(Task prompt) Write out every entry exactly as it stands.

Entries with model source code:
——————

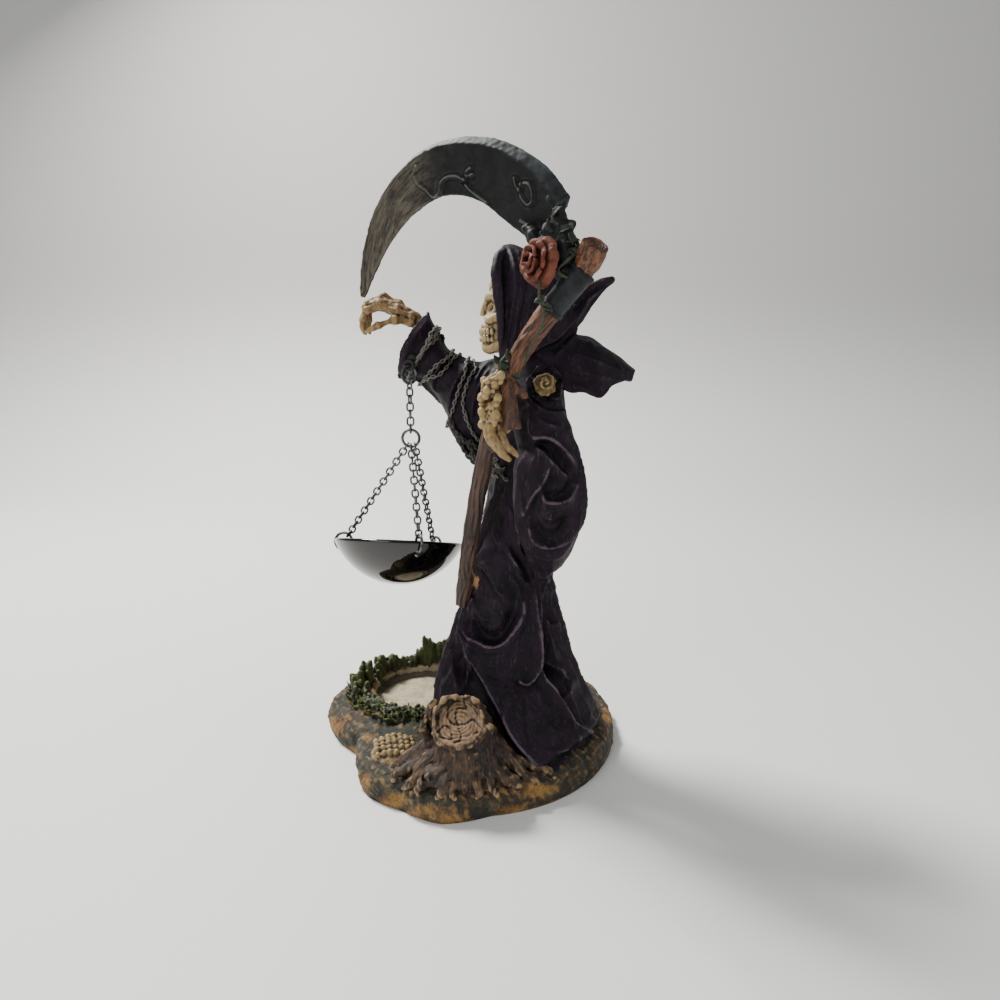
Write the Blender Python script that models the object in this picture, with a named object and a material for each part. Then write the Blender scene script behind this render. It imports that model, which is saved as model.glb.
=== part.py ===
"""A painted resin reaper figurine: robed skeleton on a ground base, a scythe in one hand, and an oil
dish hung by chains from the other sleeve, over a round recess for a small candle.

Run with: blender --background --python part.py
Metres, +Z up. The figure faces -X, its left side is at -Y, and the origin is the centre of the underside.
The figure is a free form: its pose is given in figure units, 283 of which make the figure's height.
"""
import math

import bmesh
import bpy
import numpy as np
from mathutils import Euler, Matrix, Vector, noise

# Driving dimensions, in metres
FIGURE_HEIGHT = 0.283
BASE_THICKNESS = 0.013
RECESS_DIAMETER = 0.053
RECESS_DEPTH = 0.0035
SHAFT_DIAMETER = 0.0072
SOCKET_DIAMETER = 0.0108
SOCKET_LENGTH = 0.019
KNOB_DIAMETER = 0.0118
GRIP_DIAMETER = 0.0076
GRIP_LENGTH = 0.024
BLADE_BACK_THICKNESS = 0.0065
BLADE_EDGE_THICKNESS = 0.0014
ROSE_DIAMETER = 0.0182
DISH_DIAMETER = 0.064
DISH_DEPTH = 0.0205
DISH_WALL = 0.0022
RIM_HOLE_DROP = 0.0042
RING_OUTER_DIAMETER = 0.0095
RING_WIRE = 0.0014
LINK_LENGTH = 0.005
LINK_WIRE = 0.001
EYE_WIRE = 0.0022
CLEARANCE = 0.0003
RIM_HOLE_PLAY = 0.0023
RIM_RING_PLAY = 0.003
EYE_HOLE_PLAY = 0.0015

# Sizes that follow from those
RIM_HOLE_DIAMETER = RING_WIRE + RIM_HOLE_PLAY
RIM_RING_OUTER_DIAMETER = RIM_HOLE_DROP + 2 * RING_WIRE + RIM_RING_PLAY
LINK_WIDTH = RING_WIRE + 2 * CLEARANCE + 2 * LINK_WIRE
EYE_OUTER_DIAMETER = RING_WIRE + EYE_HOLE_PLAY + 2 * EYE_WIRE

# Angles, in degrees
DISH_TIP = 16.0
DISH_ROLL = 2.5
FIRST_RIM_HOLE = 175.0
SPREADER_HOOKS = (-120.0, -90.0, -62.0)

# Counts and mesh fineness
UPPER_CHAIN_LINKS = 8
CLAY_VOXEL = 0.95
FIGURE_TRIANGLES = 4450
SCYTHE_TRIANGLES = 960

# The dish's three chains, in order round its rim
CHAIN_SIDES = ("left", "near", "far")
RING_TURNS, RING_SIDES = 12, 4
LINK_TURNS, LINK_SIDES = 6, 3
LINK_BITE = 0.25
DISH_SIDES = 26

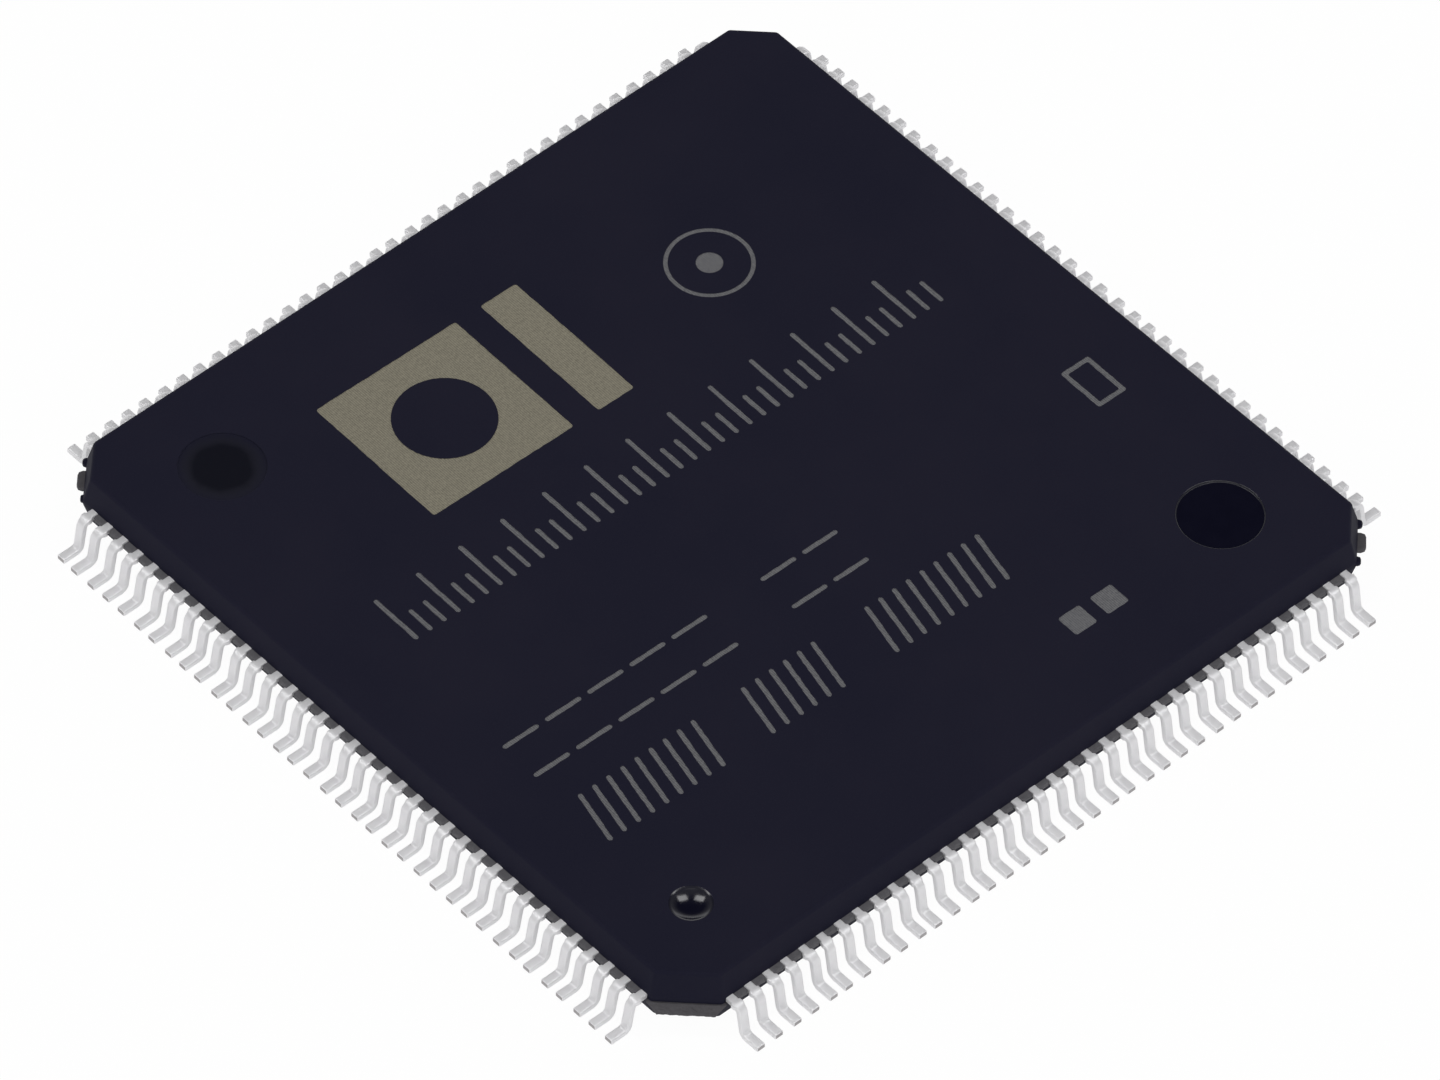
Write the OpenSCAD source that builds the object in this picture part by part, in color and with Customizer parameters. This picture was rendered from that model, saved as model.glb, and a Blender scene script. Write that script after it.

——————

(Correct response)
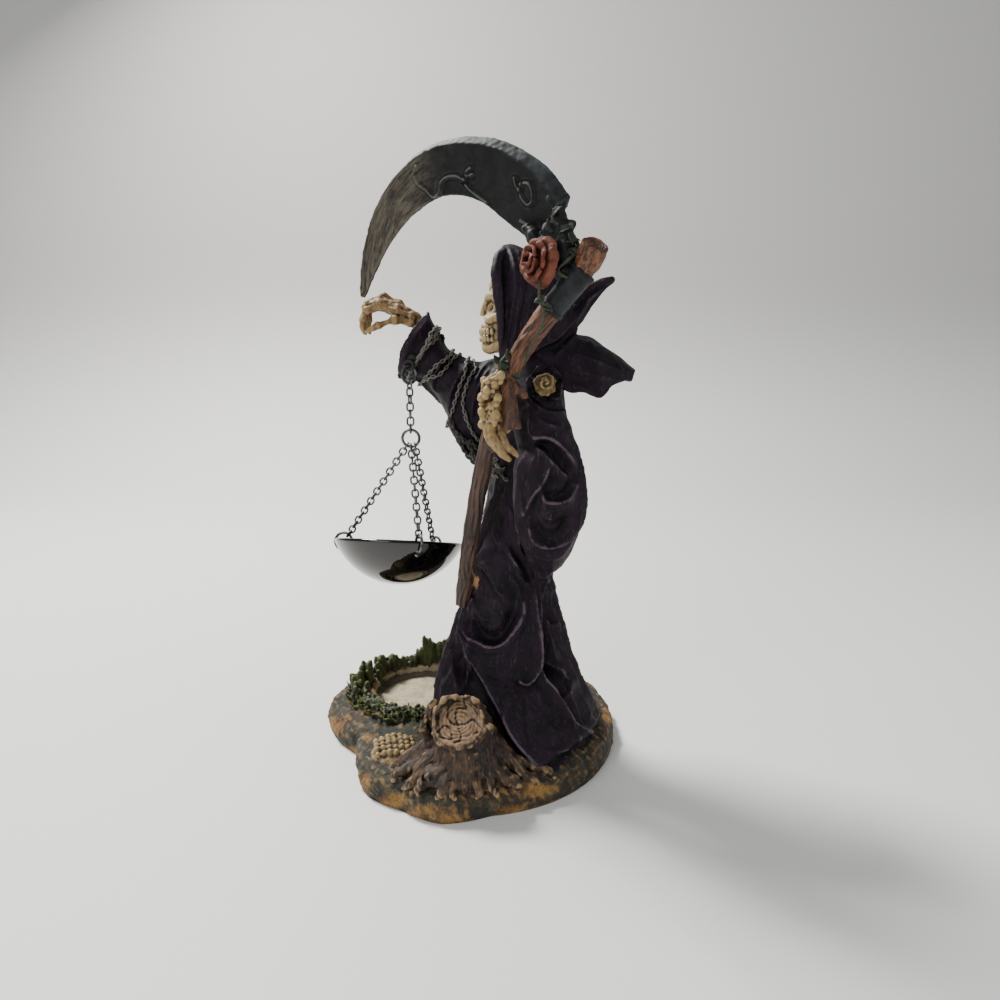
Write the Blender Python script that models the object in this picture, with a named object and a material for each part. Then write the Blender scene script behind this render. It imports that model, which is saved as model.glb.
=== part.py ===
"""A painted resin reaper figurine: robed skeleton on a ground base, a scythe in one hand, and an oil
dish hung by chains from the other sleeve, over a round recess for a small candle.

Run with: blender --background --python part.py
Metres, +Z up. The figure faces -X, its left side is at -Y, and the origin is the centre of the underside.
The figure is a free form: its pose is given in figure units, 283 of which make the figure's height.
"""
import math

import bmesh
import bpy
import numpy as np
from mathutils import Euler, Matrix, Vector, noise

# Driving dimensions, in metres
FIGURE_HEIGHT = 0.283
BASE_THICKNESS = 0.013
RECESS_DIAMETER = 0.053
RECESS_DEPTH = 0.0035
SHAFT_DIAMETER = 0.0072
SOCKET_DIAMETER = 0.0108
SOCKET_LENGTH = 0.019
KNOB_DIAMETER = 0.0118
GRIP_DIAMETER = 0.0076
GRIP_LENGTH = 0.024
BLADE_BACK_THICKNESS = 0.0065
BLADE_EDGE_THICKNESS = 0.0014
ROSE_DIAMETER = 0.0182
DISH_DIAMETER = 0.064
DISH_DEPTH = 0.0205
DISH_WALL = 0.0022
RIM_HOLE_DROP = 0.0042
RING_OUTER_DIAMETER = 0.0095
RING_WIRE = 0.0014
LINK_LENGTH = 0.005
LINK_WIRE = 0.001
EYE_WIRE = 0.0022
CLEARANCE = 0.0003
RIM_HOLE_PLAY = 0.0023
RIM_RING_PLAY = 0.003
EYE_HOLE_PLAY = 0.0015

# Sizes that follow from those
RIM_HOLE_DIAMETER = RING_WIRE + RIM_HOLE_PLAY
RIM_RING_OUTER_DIAMETER = RIM_HOLE_DROP + 2 * RING_WIRE + RIM_RING_PLAY
LINK_WIDTH = RING_WIRE + 2 * CLEARANCE + 2 * LINK_WIRE
EYE_OUTER_DIAMETER = RING_WIRE + EYE_HOLE_PLAY + 2 * EYE_WIRE

# Angles, in degrees
DISH_TIP = 16.0
DISH_ROLL = 2.5
FIRST_RIM_HOLE = 175.0
SPREADER_HOOKS = (-120.0, -90.0, -62.0)

# Counts and mesh fineness
UPPER_CHAIN_LINKS = 8
CLAY_VOXEL = 0.95
FIGURE_TRIANGLES = 4450
SCYTHE_TRIANGLES = 960

# The dish's three chains, in order round its rim
CHAIN_SIDES = ("left", "near", "far")
RING_TURNS, RING_SIDES = 12, 4
LINK_TURNS, LINK_SIDES = 6, 3
LINK_BITE = 0.25
DISH_SIDES = 26

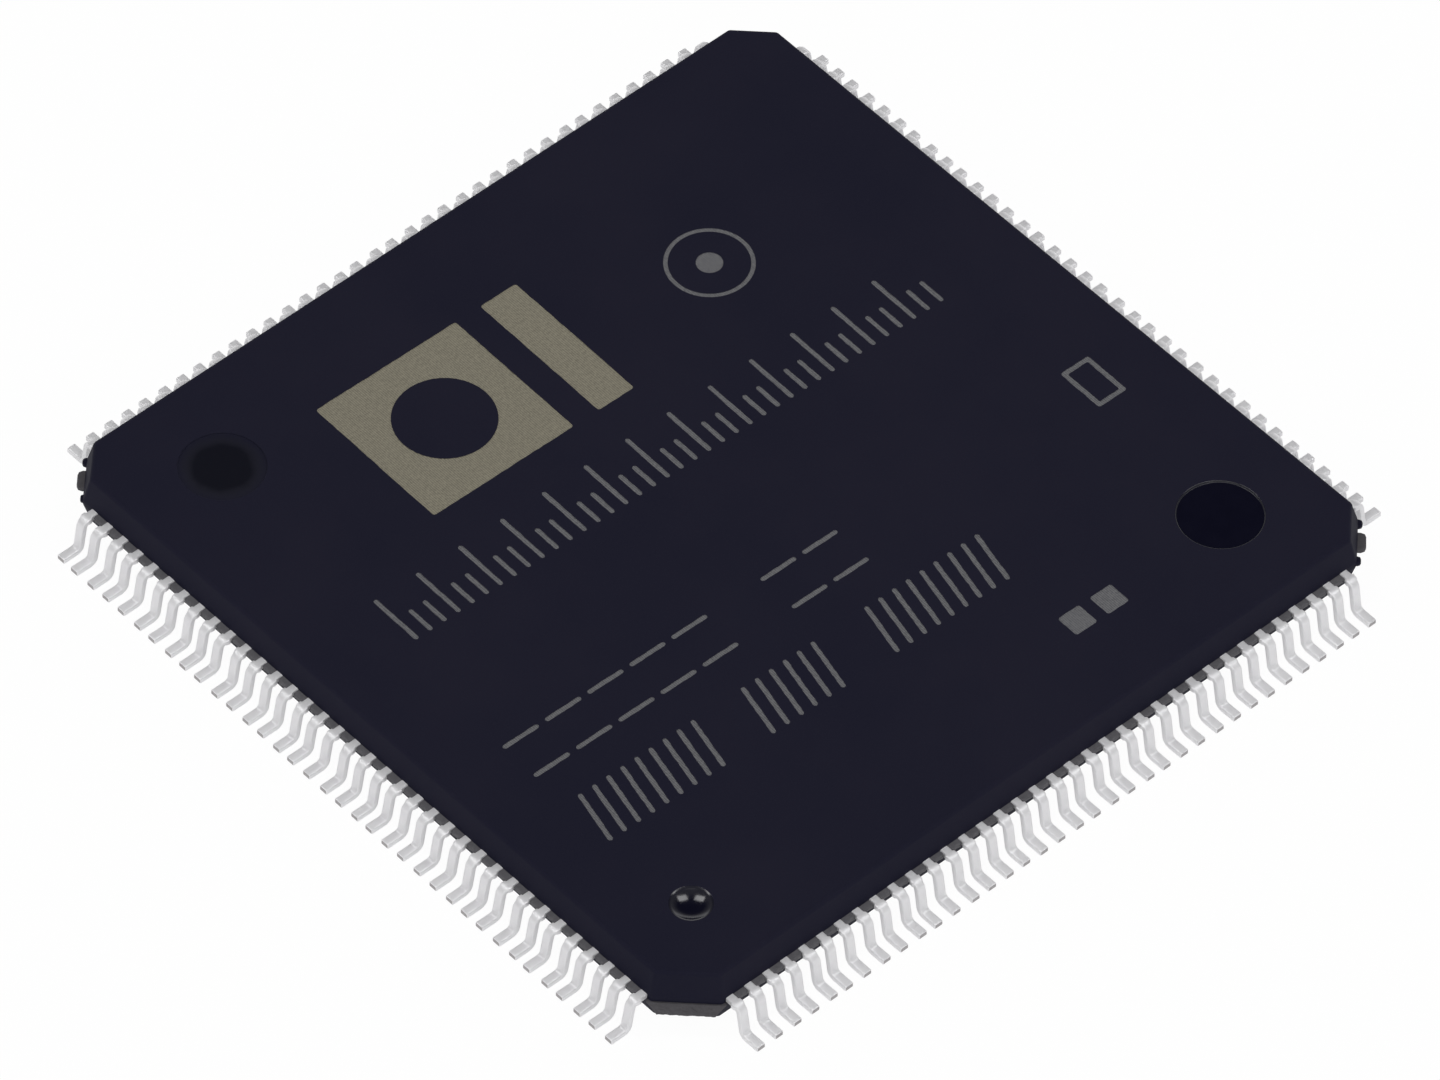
Write the OpenSCAD source that builds the object in this picture part by part, in color and with Customizer parameters. This picture was rendered from that model, saved as model.glb, and a Blender scene script. Write that script after it.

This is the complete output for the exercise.